*INSTRUCTION*
Output exactly the lines from the first one down to the line containing "fillet and wall.", inclusive.

*DATA SHOWN*
________________

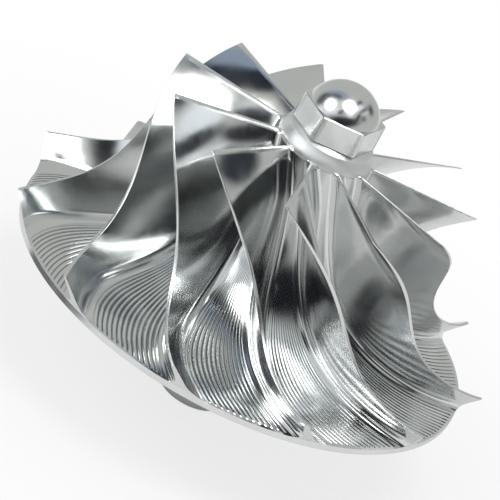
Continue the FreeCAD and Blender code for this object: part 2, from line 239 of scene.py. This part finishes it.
def passage_points():
    """The trough between one blade and the next: wall, fillet, ridged floor, fillet and wall.

    Returns the points, and how much painted shade each one gets from the dark line along its ridge.
    """
    share = passage_rows()
    near, first = wall(share, 1)
    far, last = wall(share, -1)
    far = turned(far, PASSAGE_STEP)
    last = last + PASSAGE_STEP
    radius, height = ROOT.meridian(share)
    out, up = ROOT.normal(share)
    # A ridge's height grows with the square of the spacing between the cutter's paths.
    spacing = (last - first) * radius * ROOT.slant(share) / RIDGES
    left = np.clip((RIDGES_END - share) / RIDGES_SINK, 0, 1)
    across = np.linspace(0, 1, RIDGES * RIDGE_ROWS + 1)
    phase = across * RIDGES % 1.0
    lift = (spacing ** 2 / (8 * CUTTER_R) * left)[:, None] * (2 * phase - 1) ** 2
    angles = first[:, None] + (last - first)[:, None] * across
    floor = polar(radius[:, None] + out[:, None] * lift, angles, height[:, None] + up[:, None] * lift)
    # Painted shade: a dark line along each ridge, darkest at its crest.
    dark = np.maximum(1 - np.minimum(phase, 1 - phase) / LINE_HALF, 0)
    lines = np.concatenate([np.zeros(near.shape[1]), dark[1:-1], np.zeros(far.shape[1])])
    return np.concatenate([near, floor[:, 1:-1], far[:, ::-1]], axis=1), left[:, None] * lines


# ---- meshes -----------------------------------------------------------------------------------------

def grid_faces(rows, columns, closed=False):
    """Quads between the points of a grid, joined round if it is closed."""
    r = np.arange(rows - 1)[:, None]
    c = np.arange(columns if closed else columns - 1)[None, :]
    after = (c + 1) % columns
    quads = np.stack(np.broadcast_arrays(r * columns + c, r * columns + after,
                                         (r + 1) * columns + after, (r + 1) * columns + c), axis=-1)
    return quads.reshape(-1, 4)


def distances(points, axis):
    """Running distance along one direction of a grid, for texture coordinates."""
    steps = np.linalg.norm(np.diff(points, axis=axis), axis=-1)
    lead = np.zeros_like(np.take(steps, [0], axis=axis))
    return np.concatenate([lead, np.cumsum(steps, axis=axis)], axis=axis)


def make_mesh(name, grids, metal, flip=False):
    """A mesh from several grids of points in millimetres, with running lengths as its UV map.

    Each grid comes with whether it is closed round, and flip turns the faces over.
    """
    points, faces, uvs, base = [], [], [], 0
    for grid, closed in grids:
        rows, columns = grid.shape[:2]
        quads = grid_faces(rows, columns, closed)
        if flip:
            quads = quads[:, ::-1]
        along = np.mean(distances(grid, 0), axis=1, keepdims=True) + np.zeros((1, columns))
        across = distances(grid, 1)
        across = across - across[:, columns // 2][:, None]
        uvs.append(np.stack([along, across], axis=-1).reshape(-1, 2)[quads.ravel()])
        points.append(grid.reshape(-1, 3))
        faces.append(quads + base)
        base += rows * columns
    points, faces, uvs = np.concatenate(points), np.concatenate(faces), np.concatenate(uvs)
    mesh = bpy.data.meshes.new(name)
    mesh.vertices.add(len(points))
    mesh.vertices.foreach_set("co", (points * MM).astype(np.float32).ravel())
    mesh.loops.add(faces.size)
    mesh.loops.foreach_set("vertex_index", faces.ravel().astype(np.int32))
    mesh.polygons.add(len(faces))
    mesh.polygons.foreach_set("loop_start", np.arange(0, faces.size, 4, dtype=np.int32))
    mesh.update(calc_edges=True)
    mesh.validate()
    layer = mesh.uv_layers.new(name="lengths")
    layer.data.foreach_set("uv", uvs.astype(np.float32).ravel())
    mesh.polygons.foreach_set("use_smooth", np.ones(len(mesh.polygons), dtype=bool))
    mesh.materials.append(metal.owner)
    return mesh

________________

*CORRECT RESULT*
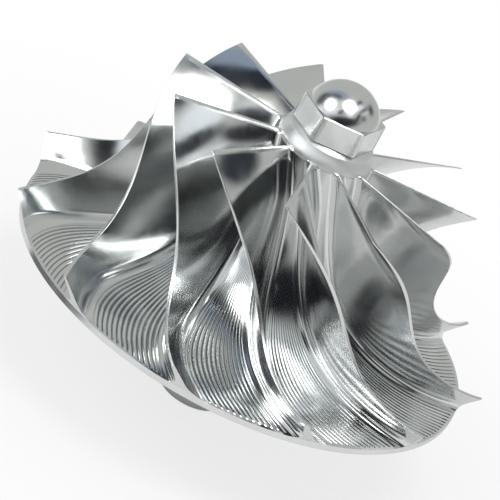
Continue the FreeCAD and Blender code for this object: part 2, from line 239 of scene.py. This part finishes it.
def passage_points():
    """The trough between one blade and the next: wall, fillet, ridged floor, fillet and wall.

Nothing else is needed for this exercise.